## Stored data
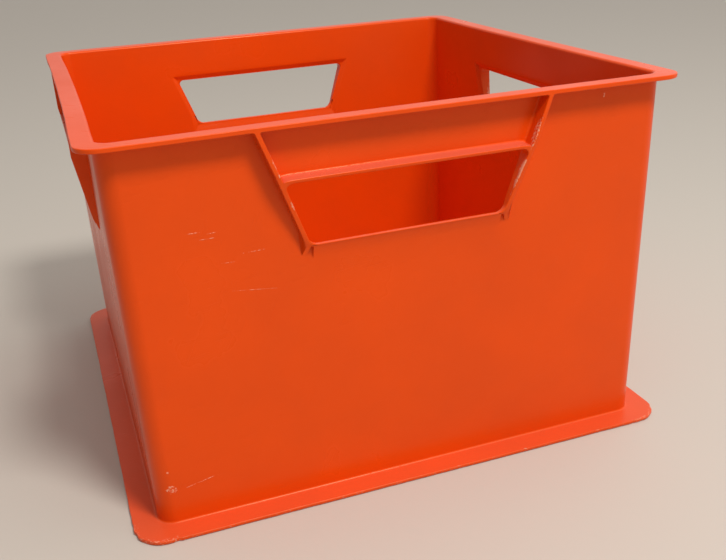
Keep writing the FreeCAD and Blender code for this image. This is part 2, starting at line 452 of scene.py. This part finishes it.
def side():
    """The front side: wall, flanges and hand hole, still on the bench."""
    size = sizes()
    inner = WALL - WALL_FOOT
    half = hole_half()
    rib = half + RIB_WIDTH
    ring = half + size.set_back_width
    band = size.sill - SILL_BAND
    piece = square_section("side_bench", -STRAIGHT, STRAIGHT)
    for x in (rib, half, size.ramp_half, half - size.hole_corner):
        cut("x", x)
        cut("x", -x)
    cut("x", 0.0)
    for z in (RAMP_FOOT, RIB_FOOT, band, size.sill, HEAD, LIP_TOP, size.rib_kink):
        cut("z", z)
    # The lip turns down a little where it runs into the ribs.
    for x, drop in ((half, LIP_DROP_END), (size.ramp_half, LIP_DROP_NEAR)):
        for hand in (-1.0, 1.0):
            pick("VERT", x=hand * x, y=-WALL_FOOT, z=LIP_TOP)
            bpy.ops.transform.translate(value=(0.0, 0.0, -drop))
    pick("FACE", y=-WALL_FOOT, z=(RIM_UNDER, TOP))
    pick("FACE", x=(-rib, -half), y=-WALL_FOOT, z=(RIB_FOOT, RIM_UNDER), more=True)
    pick("FACE", x=(half, rib), y=-WALL_FOOT, z=(RIB_FOOT, RIM_UNDER), more=True)
    pick("FACE", x=(-half, half), y=-WALL_FOOT, z=(band, LIP_TOP), more=True)
    pick("FACE", x=(-size.ramp_half, size.ramp_half), y=-WALL_FOOT, z=(RAMP_FOOT, band), more=True)
    pull_out_selected()
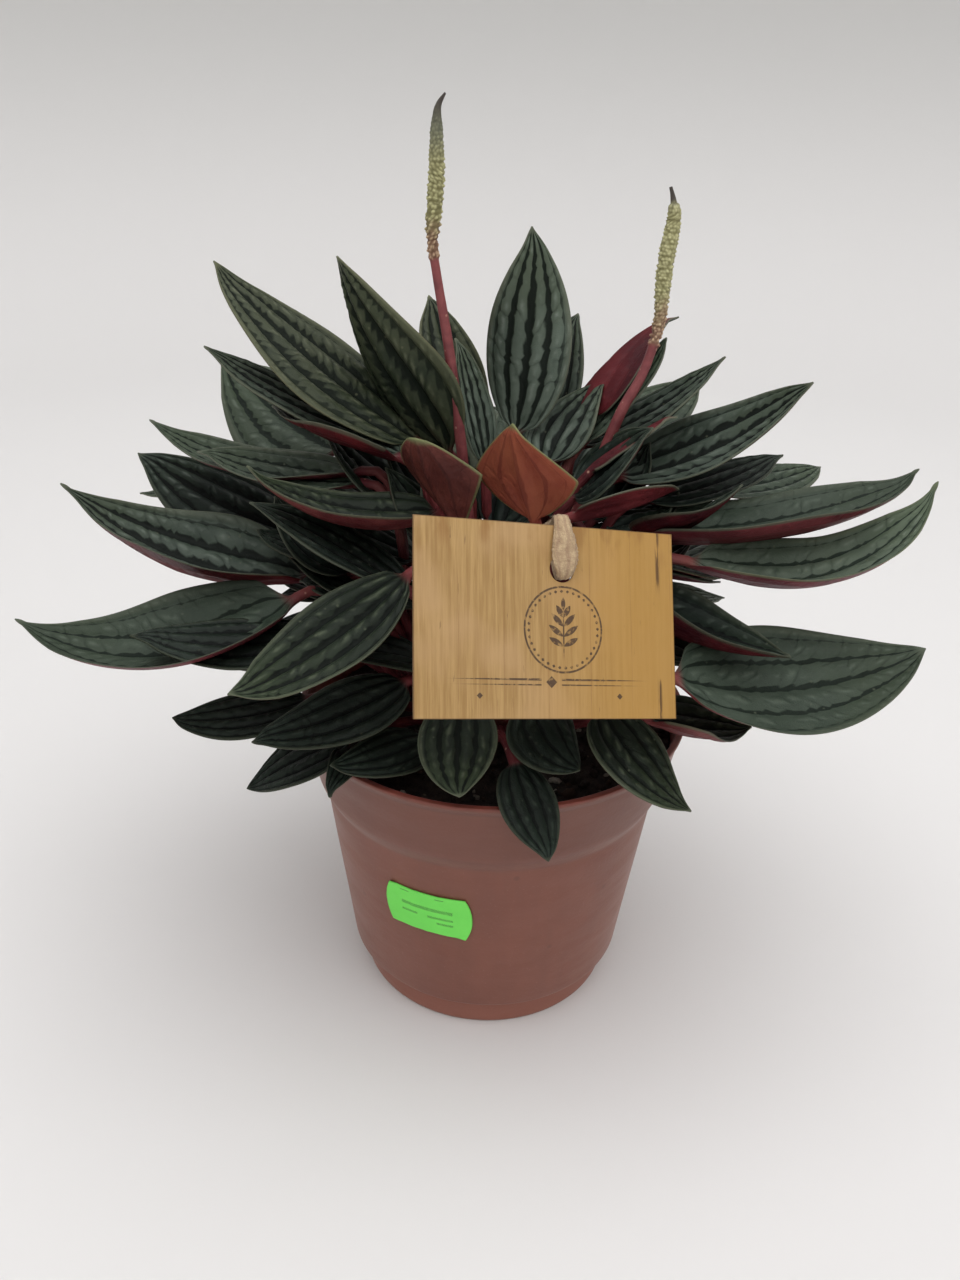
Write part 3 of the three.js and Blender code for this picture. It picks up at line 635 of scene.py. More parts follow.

## Requirement
Look through the material above. Copy each line where the word "code" appears.

## Solution to the exercise
Keep writing the FreeCAD and Blender code for this image. This is part 2, starting at line 452 of scene.py. This part finishes it.
Write part 3 of the three.js and Blender code for this picture. It picks up at line 635 of scene.py. More parts follow.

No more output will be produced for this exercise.